You’re forgetting this is a historical which means the average age gap was 20+ years. Romeo was over 20 and Juliet was like 14 when they first met. A girl was eligible to be a bride from her first period which could come as young as 8/9 years old. Men were eligible to become husbands from the age of the end of puberty/ the end of heir transfer so 16+. Most men were fully grown adult men when they became the Lord of their own homes and took a bride. That’s historical fact. A few year age gap while they are both children is fine. My ex and I had a 2 year age gap and for the two years he was an adult before I became one, I called him a nonce every single day affectionately as a joke. It wasn’t a big deal to us because we had been together for 3 years prior. So if you’ve been together for 10+ years in a historical setting where she could have been sold to the duke himself to be his bride, I don’t see an issue at all.

Romeo and Juliet is fictional. It's also about how marrying girls off young destroys their bodies and is a detriment to everyone involved. Your historical facts about (noble) marriage also have nothing to do with romance, which my comment is explicitly about.
Your anecdote about you and your boyfriend also isn't relevant to the point I was making. A 18 and a 16 yo dating is not a big deal at all, and I never said it was.
And to reiterate, it's not normal for a 14 year old to have a crush on a 9 year old.
Please reread my original comment if you're confused

My dude, children have crushes on anyone. I had a crush on my teachers assistant who is 9 years older than me because he’s pretty and could lift me really really high when I was a kid. My baby sister is 4 and has a crush on a 3 year old in her class. My ex was interested in me despite me being younger than him. My best friend was interested me in for 7 years starting from when he was 16 and I was 13. Age gaps are normal in any relationship you have whether romantic or sexual or platonic. As long as it didn’t START when one was a young minor and the other was an adult, it’s fine and normal. If both are young minors, it’s okay. If both are older minors, it’s okay. 9 and 14 are young minors since both of them cannot make any judgement calls and are both under the age of consent in the vast majority of countries across the globe and once again, THIS ROMANCE STORY IS BASED OFF A HISTORICAL POINT OF VIEW AND THEREFORE YOU CANT APPLY MODERN PHILOSOPHIES TO IT.

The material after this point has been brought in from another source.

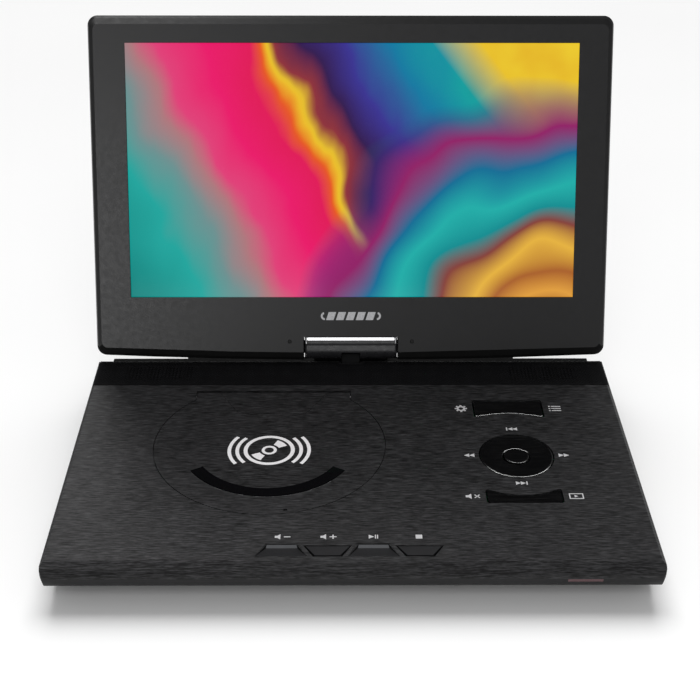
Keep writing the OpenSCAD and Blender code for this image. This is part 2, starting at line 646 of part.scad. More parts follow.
// bright frame round the block
module hinge_frame() color([0.85, 0.85, 0.87]) on_lid() difference() {
    intersection() {
        union() {
            box(-30.9, 30.9, 6.6, 8.4, -7, 7);
            mirrored() translate([30.3, 0, 0]) {
                pin_x(6.9, 1.2);
                along_x(1.2) translate([0, -6.9]) square([8.4, 13.8]);
            }
        }
        translate([0, 9, 0]) rotate([90, 0, 0]) linear_extrude(20) frame_plan();
    }
    translate([0, 5, SWIVEL_W]) rotate([-90, 0, 0]) cylinder(r = 4.05, h = 6, $fn = ROUND);
}

module frame_plan() {
    r = 2;
    square([61.8 - 2 * r, 14], center = true);
    square([61.8, 14 - 2 * r], center = true);
    for (x = [-1, 1], y = [-1, 1]) translate([x * (30.9 - r), y * (7 - r)]) circle(r);
}

module tilt_shaft() color([0.70, 0.70, 0.72]) on_lid() pin_x(2.5, 51.6);

module tilt_washers() color([0.75, 0.72, 0.60]) on_lid() mirrored() translate([6.8, 0, 0]) difference() {
    pin_x(4.2, 1);
    pin_x(2.52, 3);
}

// draws about the swivel axis, up the lid from height v
module on_swivel(v) on_lid() translate([0, v, SWIVEL_W]) rotate([-90, 0, 0]) children();

module swivel_post() color([0.72, 0.72, 0.74]) on_swivel(POST_LOW) difference() {
    cylinder(r = 4, h = 16.75, $fn = ROUND);
    translate([0, 0, -1]) cylinder(r = 2.3, h = 22, $fn = ROUND);
}

module swivel_nut() color([0.60, 0.60, 0.62]) on_swivel(16.4) difference() {
    cylinder(r = 5.2, h = 2.6, $fn = ROUND);
    translate([0, 0, -1]) cylinder(r = 4.02, h = 5, $fn = ROUND);
}

// steel plate that turns on the post and holds the lid
module swivel_plate() color([0.66, 0.67, 0.69]) on_swivel(0) difference() {
    union() {
        translate([0, 0, 10.6]) cylinder(r = 5.2, h = 4, $fn = ROUND);
        box(-30, 30, -4.8, 5, 14.4, 16);
        for (side = [-1, 1]) box(side * 24 - 6, side * 24 + 6, -4.8, -3.2, 14.4, 27);
    }
    translate([0, 0, 9]) cylinder(r = 4.06, h = 10, $fn = ROUND);
}

// ---- lid ----

BOW_R = 3800;                       // the lid's lower edge bows down along this radius
NOTCH_HALF = 31.65;
NOTCH_TOP = 8.8;
SPLIT = -1;                         // the bezel and the back cover meet at this depth
PICTURE_X = 0.85;
PICTURE_LOW = 35.6;

// outline of the lid, drawn in at the sides, top and bottom
module lid_outline(side, top, bottom, r) {
    half = lid_w / 2 - side;
    low = LID_LOW + bottom;
    offset(r = r, $fn = 32) intersection() {
        translate([-half + r, low + r]) square([2 * (half - r), lid_top - top - low - 2 * r]);
        translate([0, low + BOW_R]) circle(BOW_R - r, $fn = 900);
    }
}

module notch(grow) translate([-NOTCH_HALF - grow, -20, -12]) cube([2 * (NOTCH_HALF + grow), NOTCH_TOP + grow + 20, 24]);

// the notch in the back cover, which leaves a narrow lip at each side of the hinge block
module back_notch() difference() {
    notch(0);
    mirrored() box(NOTCH_HALF - 0.7, NOTCH_HALF + 1, -21, 4.4, -13, -7.05);
}

module post_hole() translate([0, 5, SWIVEL_W]) rotate([-90, 0, 0]) cylinder(r = 5.5, h = 10, $fn = ROUND);

// a thin slice of the lid's outline at depth w
module lid_slice(w, side, top, bottom, r) translate([0, 0, w]) linear_extrude(0.05) lid_outline(side, top, bottom, r);

module bezel_form() hull() {
    lid_slice(FACE_OUT - 0.05, 3.5, 5.6, 5.5, 4);
    lid_slice(FACE_OUT - 1.3, 1, 1.9, 1.9, 6);
    lid_slice(FACE_OUT - 3, 0, 0, 0, 6.5);
    lid_slice(SPLIT, 0, 0, 0, 6.5);
}

module back_form() hull() {
    lid_slice(-BACK_OUT, 5, 5, 5, 5);
    lid_slice(-BACK_OUT + 1.4, 1.5, 1.5, 1.5, 6);
    lid_slice(-BACK_OUT + BACK_CHAMFER, 0, 0, 0, 6.5);
    lid_slice(SPLIT - 0.05, 0, 0, 0, 6.5);
}

module lid_bezel() color([0.19, 0.19, 0.20]) on_lid() difference() {
    union() {
        difference() {
            bezel_form();
            translate([0, 0, SPLIT - 1]) linear_extrude(FACE_OUT - 1.4 - SPLIT + 1) lid_outline(4.4, 6.4, 6.2, 3);
        }
        intersection() {
            notch(1.6);
            bezel_form();
        }
        for (p = LID_SCREWS) translate([p.x, p.y, SPLIT]) cylinder(r = 2.8, h = FACE_OUT - 1 - SPLIT);
    }
    notch(0);
    post_hole();
    translate([PICTURE_X - picture_w / 2, PICTURE_LOW, 0]) cube([picture_w, picture_h, 20]);
    for (side = [-1, 1]) translate([side * 41, 5.7, FACE_OUT - 0.8]) cylinder(r = 1.22, h = 2, $fn = 32);
    for (p = LID_SCREWS) translate([p.x, p.y, SPLIT - 1]) cylinder(r = 1.27, h = 6.4);
}

module lid_back() color([0.09, 0.09, 0.10]) on_lid() difference() {
    union() {
        difference() {
            back_form();
            translate([0, 0, 1.6 - BACK_OUT]) linear_extrude(BACK_OUT) lid_outline(4.4, 6.4, 6.2, 3);
        }
        intersection() {
            notch(1.6);
            back_form();
        }
        for (p = LID_SCREWS) translate([p.x, p.y, -BACK_OUT]) cylinder(r = 3.4, h = BACK_OUT + SPLIT);
    }
    back_notch();
    post_hole();
    for (p = LID_SCREWS) translate([p.x, p.y, -BACK_OUT - 1]) {
        cylinder(r = 2.8, h = 3.2);
        cylinder(r = 1.6, h = 12);
    }
}

module lcd_panel() color([0.04, 0.10, 0.14]) on_lid()
    translate([PICTURE_X - picture_w / 2 - 3, PICTURE_LOW - 3, 2.95]) cube([picture_w + 6, picture_h + 6, 2.6]);

module backlight_frame() color([0.70, 0.71, 0.72]) on_lid()
    translate([PICTURE_X - picture_w / 2 - 5, PICTURE_LOW - 5, -1.6]) cube([picture_w + 10, picture_h + 10, 4.5]);

module lid_board() color([0.06, 0.32, 0.18]) on_lid() {
    translate([-60, 60, -4.4]) cube([120, 70, 1.2]);
    translate([-40, 80, -5.6]) cube([22, 22, 1.3]);
    translate([6, 76, -5.6]) cube([34, 12, 1.3]);
}

module lid_bumpers() color([0.05, 0.05, 0.05]) on_lid() for (side = [-1, 1])
    translate([side * 41, 5.7, FACE_OUT - 0.8]) cylinder(r1 = 1.2, r2 = 0.9, h = 1.4, $fn = 32);

module lid_screws() color([0.3, 0.3, 0.32]) on_lid() for (p = LID_SCREWS)
    translate([p.x, p.y, -BACK_OUT + 0.6]) screw(2.5, 1.6, 1.25, 10);

// ---- drawing ----

bottom_case();
deck_cover();
speaker_grille();
rubber_feet();
case_screws();
infrared_window();
battery_pack();
main_board();
board_chips();
side_key_board();
front_key_board();
tact_switches();
disc_tray();
drive_chassis();
spindle_motor();
turntable();
laser_sled();
pickup_lens();
guide_rods();
lead_screw();
sled_motor();
speaker_left();
speaker_right();
headphone_jack();
av_jack();
usb_port();
card_slot();
dc_inlet();
power_switch_body();
power_switch_knob();
disc_door();
door_window();
door_pins();
door_hook();
door_catch();
direction_pivot();
direction_pad();
ok_button();
setup_menu_rocker();
mute_mode_rocker();
key_volume_down();
key_volume_up();
key_play();
key_stop();
hinge_neck();
neck_screws();
hinge_block();
hinge_frame();
tilt_shaft();
tilt_washers();
swivel_post();
swivel_nut();
swivel_plate();
lid_bezel();
lid_back();
lcd_panel();
backlight_frame();
lid_board();
lid_bumpers();
lid_screws();
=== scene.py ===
"""Looks of the portable disc player: finishes, printed signs, speaker mesh, lit picture, light and camera.

Lengths are in metres in the part's own frame. MM turns millimetres into metres.
"""

import json
import math

import bmesh
import bpy
from mathutils import Matrix, Vector


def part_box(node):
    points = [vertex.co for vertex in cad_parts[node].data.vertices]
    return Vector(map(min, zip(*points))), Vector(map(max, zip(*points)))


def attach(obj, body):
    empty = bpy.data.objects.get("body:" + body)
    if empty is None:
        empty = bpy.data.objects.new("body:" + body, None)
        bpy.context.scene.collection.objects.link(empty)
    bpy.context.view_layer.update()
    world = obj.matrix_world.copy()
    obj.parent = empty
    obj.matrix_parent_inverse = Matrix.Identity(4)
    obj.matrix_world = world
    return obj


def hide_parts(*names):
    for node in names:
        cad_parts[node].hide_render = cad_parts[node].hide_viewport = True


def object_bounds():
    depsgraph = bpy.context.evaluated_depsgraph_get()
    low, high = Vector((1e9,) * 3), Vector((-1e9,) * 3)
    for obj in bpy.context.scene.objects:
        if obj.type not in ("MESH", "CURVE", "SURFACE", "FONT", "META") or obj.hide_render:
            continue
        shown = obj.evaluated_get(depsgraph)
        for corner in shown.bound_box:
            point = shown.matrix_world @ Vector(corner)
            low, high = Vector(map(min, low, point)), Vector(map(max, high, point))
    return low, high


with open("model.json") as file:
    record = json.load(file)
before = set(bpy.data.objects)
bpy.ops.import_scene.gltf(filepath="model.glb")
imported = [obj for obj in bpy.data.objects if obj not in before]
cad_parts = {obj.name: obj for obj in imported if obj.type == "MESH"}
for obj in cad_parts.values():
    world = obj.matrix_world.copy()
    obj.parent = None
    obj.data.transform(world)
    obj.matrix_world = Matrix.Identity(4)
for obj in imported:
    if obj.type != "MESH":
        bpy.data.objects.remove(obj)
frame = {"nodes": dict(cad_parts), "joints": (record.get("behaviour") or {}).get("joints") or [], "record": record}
cad_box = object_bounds()

MM = 0.001

# ---- places taken from the frame ----

joints = {j["name"]: j for j in frame["joints"]}
record_materials = {m["slot"]: m for m in frame["record"]["materials"]}
slot_of = {s["node"]: s["material_slot"] for s in frame["record"]["subparts"]}
body_of = {n: b for b, nodes in frame["record"]["behaviour"]["bodies"].items() for n in nodes}


def middle(node):
    low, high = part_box(node)
    return (low + high) / 2


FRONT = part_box("bottom_case")[0].y
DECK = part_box("deck_cover")[1].z
HALF_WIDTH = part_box("bottom_case")[1].x
PAD = middle("direction_pad")
DOOR_LOW, DOOR_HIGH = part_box("disc_door")
DOOR_R = (DOOR_HIGH.x - DOOR_LOW.x) / 2
DOOR = Vector(((DOOR_LOW.x + DOOR_HIGH.x) / 2, DOOR_LOW.y + DOOR_R, DECK))

HINGE = Vector(joints["lid_tilt"]["pos_m"])
UP = Vector(joints["lid_swivel"]["axis"]).normalized()
OUT = Vector((1, 0, 0)).cross(UP)


def lid_matrix(x=0.0, v=0.0, w=0.0):
    """The lid's own frame: X right, Y up the lid, Z out of the screen, moved to x, v and w."""
    origin = HINGE + Vector((x, 0, 0)) + v * UP + w * OUT
    columns = [Vector((1, 0, 0)), UP, OUT]
    return Matrix([[c[i] for c in columns] + [origin[i]] for i in range(3)] + [[0, 0, 0, 1]])


def lid_box(node):
    """Lowest and highest corner of a node in the lid's own frame."""
    inverse = lid_matrix().inverted()
    points = [inverse @ v.co for v in frame["nodes"][node].data.vertices]
    low = Vector([min(p[i] for p in points) for i in range(3)])
    high = Vector([max(p[i] for p in points) for i in range(3)])
    return low, high


# ---- materials ----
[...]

And despite romeo and Juliet being fictional, that age gap was very very common. Common enough to be romanticised over and over again from plays to poems to novels to music and Shakespeare had to have gotten inspiration from somewhere.
Being the first to do it doesn't make it good unfortunately. No idea how they're gonna justify the Emperor being THAT bad...or how the redemption is supposed to look.

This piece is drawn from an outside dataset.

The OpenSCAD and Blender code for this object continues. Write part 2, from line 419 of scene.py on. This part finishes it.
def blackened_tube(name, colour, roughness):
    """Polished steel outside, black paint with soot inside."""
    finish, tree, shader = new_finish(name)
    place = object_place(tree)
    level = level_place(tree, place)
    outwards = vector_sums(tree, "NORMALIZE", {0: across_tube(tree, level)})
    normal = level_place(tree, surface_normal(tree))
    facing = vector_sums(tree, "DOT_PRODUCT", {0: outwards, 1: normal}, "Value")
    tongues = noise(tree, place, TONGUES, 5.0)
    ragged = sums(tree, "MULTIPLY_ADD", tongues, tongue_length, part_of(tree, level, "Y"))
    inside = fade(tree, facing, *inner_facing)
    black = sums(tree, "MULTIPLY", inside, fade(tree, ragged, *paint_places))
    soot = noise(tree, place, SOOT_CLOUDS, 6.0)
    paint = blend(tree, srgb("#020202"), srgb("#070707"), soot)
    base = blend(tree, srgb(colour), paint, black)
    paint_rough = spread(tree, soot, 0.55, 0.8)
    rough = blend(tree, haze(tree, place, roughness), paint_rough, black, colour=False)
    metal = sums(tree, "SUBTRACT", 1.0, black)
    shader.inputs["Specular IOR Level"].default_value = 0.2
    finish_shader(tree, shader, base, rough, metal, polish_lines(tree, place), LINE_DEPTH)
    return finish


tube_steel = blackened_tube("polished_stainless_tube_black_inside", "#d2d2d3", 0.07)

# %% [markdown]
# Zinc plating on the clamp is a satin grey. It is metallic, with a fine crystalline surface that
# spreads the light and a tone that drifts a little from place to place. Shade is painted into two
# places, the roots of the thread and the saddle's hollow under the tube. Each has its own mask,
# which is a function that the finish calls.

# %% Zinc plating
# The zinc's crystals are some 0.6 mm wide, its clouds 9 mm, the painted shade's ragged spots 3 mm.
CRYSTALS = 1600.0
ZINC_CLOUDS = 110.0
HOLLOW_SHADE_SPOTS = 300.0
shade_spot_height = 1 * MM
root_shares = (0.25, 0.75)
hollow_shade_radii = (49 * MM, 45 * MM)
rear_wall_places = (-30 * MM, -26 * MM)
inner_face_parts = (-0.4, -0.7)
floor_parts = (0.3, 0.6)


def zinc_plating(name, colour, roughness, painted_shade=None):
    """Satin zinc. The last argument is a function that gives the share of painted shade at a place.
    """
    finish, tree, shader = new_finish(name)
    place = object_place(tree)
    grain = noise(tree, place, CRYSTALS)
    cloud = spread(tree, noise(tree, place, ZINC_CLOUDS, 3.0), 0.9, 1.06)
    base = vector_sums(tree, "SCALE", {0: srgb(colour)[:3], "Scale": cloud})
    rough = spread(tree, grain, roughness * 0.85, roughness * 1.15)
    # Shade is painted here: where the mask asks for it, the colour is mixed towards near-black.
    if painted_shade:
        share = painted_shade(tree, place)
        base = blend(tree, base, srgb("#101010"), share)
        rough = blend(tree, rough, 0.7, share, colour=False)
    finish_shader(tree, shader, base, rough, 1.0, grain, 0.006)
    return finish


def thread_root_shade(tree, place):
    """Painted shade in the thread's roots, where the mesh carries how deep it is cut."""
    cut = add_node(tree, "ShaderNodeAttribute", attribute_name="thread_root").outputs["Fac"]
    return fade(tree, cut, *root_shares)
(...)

Ironically I think his redemption is like the one good thing/best part it pulls off. Which is why I think the genre has so many character archetypes so similar to him to this day.
Can you tell me when that happens? Because I stopped at chapter 23 because I got so bored
I might give it another try sometime
It’s gradual. Tbh I wouldn’t bother, it’s not worth it. I think the childhood arc begins to get better around chapter 40ish and keeps going good but it quickly falls off after the timeskip and she gets older. I stopped somewhere around chapter like 170 I think? You’d be better off checking out the authors newer works or other titles in the same genre. There are a lot of newer ones that do it better.
Ok, nice, I had it open in a different tab, I'm gonna close it now. I've read so many of this genre I started trying the ones I skipped over before, and this was one of them. Looks like I'm gonna skip over it again.
Thank you!
I agree with you; the concept and the world-building through the fairies and the FL's grandparents' era are interesting.
However, the FL never grows up herself nor gains any skills; her naughty, spoilt attitude was cute when she was a child, but those traits don't pass on well into adulthood, especially when everyone around her is way more qualified.
It was my first villainess/histroical romance manwha and it sucks to see how they failed the MC.
It’s kinda a fault of the era because stories like these all have a very solid starter premise but always fail to consider the end goal. They begin with good worldbuilding and action but often struggle with pacing and end goals. Like “what is the MCs objective” and the romance usually kills it entirely. Often it makes it end up feeling rather 2 dimensional and directionless, no meat to the actual story. The story has to actually be about something after you finish the period of the character adapting to the world.